- Description of the task -
Copy each line that contains the string "scene".

- Entries -
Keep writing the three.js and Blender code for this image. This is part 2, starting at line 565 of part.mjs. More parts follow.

* * *

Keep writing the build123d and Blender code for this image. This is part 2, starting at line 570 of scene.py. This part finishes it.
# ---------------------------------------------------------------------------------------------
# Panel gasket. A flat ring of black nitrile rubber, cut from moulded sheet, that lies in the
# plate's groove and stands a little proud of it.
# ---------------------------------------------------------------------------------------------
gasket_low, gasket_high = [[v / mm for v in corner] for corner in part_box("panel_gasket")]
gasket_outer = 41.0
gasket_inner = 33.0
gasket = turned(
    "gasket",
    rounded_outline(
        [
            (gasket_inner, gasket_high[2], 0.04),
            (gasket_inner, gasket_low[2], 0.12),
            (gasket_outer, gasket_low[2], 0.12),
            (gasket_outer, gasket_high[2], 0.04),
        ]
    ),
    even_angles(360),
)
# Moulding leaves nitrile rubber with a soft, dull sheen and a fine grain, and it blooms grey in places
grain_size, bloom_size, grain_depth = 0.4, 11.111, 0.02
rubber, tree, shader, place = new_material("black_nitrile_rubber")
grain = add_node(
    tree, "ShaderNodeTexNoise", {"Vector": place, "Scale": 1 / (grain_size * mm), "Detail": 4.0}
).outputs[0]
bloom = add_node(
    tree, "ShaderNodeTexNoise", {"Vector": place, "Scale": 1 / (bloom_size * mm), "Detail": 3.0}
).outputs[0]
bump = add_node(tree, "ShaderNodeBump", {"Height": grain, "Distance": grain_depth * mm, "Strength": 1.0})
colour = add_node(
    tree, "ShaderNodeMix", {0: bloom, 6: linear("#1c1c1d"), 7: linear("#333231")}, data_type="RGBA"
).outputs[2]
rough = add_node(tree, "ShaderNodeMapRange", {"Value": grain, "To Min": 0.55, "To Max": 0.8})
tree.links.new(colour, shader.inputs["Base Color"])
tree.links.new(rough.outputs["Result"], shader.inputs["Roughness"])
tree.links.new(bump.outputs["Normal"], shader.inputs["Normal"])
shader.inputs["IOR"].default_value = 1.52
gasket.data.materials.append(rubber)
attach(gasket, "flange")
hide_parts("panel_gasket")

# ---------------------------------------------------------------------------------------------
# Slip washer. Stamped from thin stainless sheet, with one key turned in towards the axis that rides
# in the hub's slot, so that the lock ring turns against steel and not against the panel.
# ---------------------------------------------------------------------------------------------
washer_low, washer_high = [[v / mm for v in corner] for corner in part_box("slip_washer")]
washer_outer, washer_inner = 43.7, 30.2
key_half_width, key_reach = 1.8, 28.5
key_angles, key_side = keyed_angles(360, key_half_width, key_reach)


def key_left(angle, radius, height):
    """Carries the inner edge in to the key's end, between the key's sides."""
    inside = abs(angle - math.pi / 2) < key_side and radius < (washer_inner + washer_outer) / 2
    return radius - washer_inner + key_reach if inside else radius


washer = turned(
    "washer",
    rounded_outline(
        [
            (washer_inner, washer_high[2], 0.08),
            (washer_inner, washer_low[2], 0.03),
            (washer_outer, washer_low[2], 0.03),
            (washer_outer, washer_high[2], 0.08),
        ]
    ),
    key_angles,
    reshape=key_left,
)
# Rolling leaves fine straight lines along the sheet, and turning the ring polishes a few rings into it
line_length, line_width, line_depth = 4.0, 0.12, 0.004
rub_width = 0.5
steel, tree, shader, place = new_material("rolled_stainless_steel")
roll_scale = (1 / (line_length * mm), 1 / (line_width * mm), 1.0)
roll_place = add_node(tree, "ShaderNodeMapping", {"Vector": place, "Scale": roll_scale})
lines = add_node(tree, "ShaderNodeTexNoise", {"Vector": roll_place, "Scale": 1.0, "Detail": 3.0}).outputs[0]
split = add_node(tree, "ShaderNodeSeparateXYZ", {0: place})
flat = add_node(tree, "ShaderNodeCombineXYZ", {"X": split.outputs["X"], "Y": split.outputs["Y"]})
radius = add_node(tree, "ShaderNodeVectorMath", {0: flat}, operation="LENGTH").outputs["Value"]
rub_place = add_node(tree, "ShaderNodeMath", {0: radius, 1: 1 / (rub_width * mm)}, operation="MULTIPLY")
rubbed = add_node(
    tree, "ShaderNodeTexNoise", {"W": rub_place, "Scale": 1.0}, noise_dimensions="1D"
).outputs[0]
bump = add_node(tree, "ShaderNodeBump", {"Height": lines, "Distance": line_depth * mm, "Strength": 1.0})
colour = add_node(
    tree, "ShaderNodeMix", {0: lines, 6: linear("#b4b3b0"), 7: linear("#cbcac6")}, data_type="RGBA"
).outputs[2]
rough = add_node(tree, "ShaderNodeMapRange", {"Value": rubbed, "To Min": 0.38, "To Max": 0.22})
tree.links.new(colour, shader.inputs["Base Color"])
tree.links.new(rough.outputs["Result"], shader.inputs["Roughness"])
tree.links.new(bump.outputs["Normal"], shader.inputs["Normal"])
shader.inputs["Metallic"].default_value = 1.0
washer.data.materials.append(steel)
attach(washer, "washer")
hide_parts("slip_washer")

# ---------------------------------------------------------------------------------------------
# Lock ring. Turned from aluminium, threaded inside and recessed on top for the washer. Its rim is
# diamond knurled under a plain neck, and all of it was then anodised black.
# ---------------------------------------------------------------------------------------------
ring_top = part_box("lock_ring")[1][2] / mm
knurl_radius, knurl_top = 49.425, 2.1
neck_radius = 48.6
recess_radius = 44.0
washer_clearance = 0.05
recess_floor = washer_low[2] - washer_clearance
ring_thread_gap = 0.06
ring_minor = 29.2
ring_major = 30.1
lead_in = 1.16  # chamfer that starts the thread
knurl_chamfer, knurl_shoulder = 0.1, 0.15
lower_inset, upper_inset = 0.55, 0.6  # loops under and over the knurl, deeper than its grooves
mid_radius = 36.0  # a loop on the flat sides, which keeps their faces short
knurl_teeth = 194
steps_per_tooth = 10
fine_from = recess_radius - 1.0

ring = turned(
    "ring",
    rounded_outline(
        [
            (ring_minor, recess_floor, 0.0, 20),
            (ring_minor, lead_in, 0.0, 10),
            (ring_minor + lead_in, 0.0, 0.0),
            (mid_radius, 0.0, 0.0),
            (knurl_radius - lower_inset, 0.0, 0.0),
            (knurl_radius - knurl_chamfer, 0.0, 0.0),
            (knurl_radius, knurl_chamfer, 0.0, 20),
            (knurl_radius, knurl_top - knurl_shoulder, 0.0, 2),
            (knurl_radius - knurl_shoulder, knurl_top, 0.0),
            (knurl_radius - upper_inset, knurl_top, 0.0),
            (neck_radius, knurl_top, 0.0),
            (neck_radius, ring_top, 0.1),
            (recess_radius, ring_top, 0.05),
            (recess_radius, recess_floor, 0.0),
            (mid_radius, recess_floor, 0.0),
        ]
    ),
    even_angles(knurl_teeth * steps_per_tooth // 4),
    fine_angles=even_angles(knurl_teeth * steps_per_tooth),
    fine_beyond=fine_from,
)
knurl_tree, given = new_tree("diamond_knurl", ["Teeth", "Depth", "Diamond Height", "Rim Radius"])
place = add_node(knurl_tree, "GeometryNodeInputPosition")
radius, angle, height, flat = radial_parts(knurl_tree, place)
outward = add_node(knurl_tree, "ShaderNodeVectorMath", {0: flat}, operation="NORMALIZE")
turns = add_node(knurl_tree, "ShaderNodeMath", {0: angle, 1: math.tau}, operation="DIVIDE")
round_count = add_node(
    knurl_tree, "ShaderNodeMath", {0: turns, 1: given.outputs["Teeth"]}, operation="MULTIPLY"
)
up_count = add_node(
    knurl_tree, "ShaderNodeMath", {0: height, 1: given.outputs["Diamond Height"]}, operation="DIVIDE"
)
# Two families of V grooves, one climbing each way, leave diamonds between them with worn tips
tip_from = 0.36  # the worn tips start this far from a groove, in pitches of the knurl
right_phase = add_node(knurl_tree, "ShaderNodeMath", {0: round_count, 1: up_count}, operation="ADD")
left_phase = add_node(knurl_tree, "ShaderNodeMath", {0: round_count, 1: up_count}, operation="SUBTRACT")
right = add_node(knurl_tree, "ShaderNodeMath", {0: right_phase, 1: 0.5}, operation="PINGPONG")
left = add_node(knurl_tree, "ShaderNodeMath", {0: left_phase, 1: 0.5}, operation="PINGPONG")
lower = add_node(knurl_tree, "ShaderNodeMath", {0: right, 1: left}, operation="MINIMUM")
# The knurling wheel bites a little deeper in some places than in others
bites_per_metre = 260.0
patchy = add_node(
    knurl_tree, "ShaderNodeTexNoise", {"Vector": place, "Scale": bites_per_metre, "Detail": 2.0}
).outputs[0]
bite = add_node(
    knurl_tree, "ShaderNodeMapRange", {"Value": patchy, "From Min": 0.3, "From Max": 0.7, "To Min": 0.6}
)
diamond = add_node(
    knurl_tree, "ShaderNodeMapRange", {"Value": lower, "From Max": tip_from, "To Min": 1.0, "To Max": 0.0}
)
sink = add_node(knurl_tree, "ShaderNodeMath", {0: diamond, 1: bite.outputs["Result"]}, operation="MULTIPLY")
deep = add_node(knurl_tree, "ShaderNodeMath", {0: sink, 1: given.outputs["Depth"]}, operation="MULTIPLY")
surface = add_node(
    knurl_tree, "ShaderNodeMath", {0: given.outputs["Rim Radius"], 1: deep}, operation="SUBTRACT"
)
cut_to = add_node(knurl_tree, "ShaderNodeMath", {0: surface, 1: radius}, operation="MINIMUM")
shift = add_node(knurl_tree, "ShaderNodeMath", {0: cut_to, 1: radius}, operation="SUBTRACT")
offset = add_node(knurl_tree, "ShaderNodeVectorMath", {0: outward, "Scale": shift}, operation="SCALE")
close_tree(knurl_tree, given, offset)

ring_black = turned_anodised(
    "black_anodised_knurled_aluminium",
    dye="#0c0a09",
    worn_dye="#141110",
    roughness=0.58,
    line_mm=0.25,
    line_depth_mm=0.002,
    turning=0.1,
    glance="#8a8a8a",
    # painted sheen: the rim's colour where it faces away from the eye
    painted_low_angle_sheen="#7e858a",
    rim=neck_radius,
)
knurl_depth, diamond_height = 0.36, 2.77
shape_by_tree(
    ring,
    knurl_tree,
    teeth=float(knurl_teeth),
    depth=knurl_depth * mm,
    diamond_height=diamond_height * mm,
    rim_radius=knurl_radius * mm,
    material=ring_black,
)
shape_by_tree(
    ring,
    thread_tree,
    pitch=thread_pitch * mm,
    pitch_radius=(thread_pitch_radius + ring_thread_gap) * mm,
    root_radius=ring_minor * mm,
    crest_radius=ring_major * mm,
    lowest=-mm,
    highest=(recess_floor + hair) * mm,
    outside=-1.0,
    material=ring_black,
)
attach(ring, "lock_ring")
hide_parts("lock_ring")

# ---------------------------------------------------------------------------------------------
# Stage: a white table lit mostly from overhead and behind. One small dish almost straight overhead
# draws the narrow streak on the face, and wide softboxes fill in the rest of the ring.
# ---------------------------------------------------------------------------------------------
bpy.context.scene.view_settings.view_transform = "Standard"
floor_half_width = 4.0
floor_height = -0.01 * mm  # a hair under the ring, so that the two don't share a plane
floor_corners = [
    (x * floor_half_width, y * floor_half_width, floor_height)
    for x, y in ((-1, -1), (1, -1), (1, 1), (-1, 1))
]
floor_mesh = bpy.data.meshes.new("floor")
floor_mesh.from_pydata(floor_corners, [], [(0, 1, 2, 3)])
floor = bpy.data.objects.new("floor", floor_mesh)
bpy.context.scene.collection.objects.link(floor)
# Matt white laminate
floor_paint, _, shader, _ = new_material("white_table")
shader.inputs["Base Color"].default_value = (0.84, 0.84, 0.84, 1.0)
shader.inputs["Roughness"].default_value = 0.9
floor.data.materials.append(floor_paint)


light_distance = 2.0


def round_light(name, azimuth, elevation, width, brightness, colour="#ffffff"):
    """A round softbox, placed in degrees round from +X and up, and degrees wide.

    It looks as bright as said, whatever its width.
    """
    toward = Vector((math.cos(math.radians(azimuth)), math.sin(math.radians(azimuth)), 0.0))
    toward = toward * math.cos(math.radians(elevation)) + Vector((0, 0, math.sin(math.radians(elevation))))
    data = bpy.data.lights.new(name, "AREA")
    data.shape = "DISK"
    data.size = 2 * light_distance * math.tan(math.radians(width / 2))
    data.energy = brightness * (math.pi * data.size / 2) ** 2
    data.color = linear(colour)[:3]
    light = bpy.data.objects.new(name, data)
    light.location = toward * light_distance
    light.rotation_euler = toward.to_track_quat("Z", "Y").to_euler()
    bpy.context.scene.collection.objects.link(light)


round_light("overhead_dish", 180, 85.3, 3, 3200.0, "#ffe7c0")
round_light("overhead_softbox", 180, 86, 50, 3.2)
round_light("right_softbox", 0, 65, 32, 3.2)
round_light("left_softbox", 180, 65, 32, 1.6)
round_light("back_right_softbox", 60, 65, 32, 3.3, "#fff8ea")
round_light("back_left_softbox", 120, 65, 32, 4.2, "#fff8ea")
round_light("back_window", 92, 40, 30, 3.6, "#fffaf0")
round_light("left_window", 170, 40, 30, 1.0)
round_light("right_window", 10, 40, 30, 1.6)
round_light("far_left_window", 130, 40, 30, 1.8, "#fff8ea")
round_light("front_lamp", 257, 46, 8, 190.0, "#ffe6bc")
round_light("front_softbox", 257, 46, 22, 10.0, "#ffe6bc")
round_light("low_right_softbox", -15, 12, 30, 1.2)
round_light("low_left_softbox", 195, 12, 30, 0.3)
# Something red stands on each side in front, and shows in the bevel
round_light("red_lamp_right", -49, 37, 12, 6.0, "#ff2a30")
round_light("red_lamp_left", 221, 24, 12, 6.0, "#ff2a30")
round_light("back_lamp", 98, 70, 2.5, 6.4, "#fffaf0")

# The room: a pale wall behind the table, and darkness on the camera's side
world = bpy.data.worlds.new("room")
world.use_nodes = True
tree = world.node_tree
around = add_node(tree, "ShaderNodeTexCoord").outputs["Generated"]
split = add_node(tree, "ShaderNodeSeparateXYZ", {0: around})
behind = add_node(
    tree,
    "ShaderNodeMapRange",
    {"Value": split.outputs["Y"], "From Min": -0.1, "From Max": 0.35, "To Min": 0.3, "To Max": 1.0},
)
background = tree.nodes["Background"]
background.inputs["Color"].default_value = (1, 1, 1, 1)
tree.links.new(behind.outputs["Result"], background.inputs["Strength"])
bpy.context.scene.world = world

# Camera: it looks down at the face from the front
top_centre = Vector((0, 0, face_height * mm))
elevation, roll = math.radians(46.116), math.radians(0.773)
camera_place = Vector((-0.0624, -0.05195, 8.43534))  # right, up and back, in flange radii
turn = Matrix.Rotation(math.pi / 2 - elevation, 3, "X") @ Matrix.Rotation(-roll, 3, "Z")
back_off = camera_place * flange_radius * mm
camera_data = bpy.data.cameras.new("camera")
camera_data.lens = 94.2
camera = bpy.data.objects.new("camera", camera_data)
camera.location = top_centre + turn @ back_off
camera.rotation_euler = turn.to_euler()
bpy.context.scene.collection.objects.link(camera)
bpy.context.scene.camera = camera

- Problem solution -
Keep writing the build123d and Blender code for this image. This is part 2, starting at line 570 of scene.py. This part finishes it.
bpy.context.scene.view_settings.view_transform = "Standard"
bpy.context.scene.collection.objects.link(floor)
    bpy.context.scene.collection.objects.link(light)
bpy.context.scene.world = world
bpy.context.scene.collection.objects.link(camera)
bpy.context.scene.camera = camera